I guess that's the way I'm seeing God at the minute.
Whether it's him I'm talking to or, in the case that he doesn't exist, just my inner consience, it doesn't really matter because they're both asking the same thing.
So if I'm trying to please the part of me what judges best for me in this life, or some greater being who'll be responsible for my after life, it's all working for me. :-)
Anyway, the nature of God is that He exists because of faith. One cannot have faith in something we 100% know for a fact exists; it would be like having faith in a chair. If His existence was proved, would He then cease to be God? All these questions and more are raised by that great and solemn tome, The Hitchhikers Guide to the Galaxy...
> Well, I guess that would be true, but the confusion might cause more
> trouble than can be expected.
Perhaps. We probably wouldn't be ready for it.
But nothing to worry about, I mean there's going to be no revolution of knowledge in the near future atleast. :-)
> Well, I guess that would be true, but the confusion might cause more
> trouble than can be expected.
Perhaps. We probably wouldn't be ready for it.

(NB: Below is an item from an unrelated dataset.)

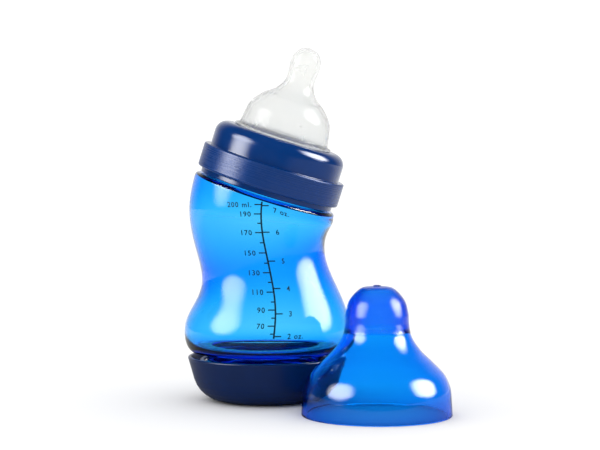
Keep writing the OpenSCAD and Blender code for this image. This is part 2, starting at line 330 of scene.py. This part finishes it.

But nothing to worry about, I mean there's going to be no revolution of knowledge in the near future atleast. :-)
I said - God created frogs, God created cats, but he didn't create humans... and there reply was yep humans have this dirty way of reproducing themselfs.
Well my freinds called God and so I guess he's a bit biased, but anyway, I have some work to do in the far east so-long as you don't bomb them they won't bomb you!!
> Just one thing, Gallelio simply discovered about something
> to benefit science. This is basically how everything came into being.
> It's not really on the same level.
It WOULD benefit science though...
Basically, science is the study of what is.
There was science before that, Aristotle based, and Gallileo pretty much destroyed half of that and it gradually got replaced with a new science.
So basically, if we have got it wrong right now then there might be a little confusion at first but we'd be wiser in the long run, and new possibilities that we never imagined possible would come about.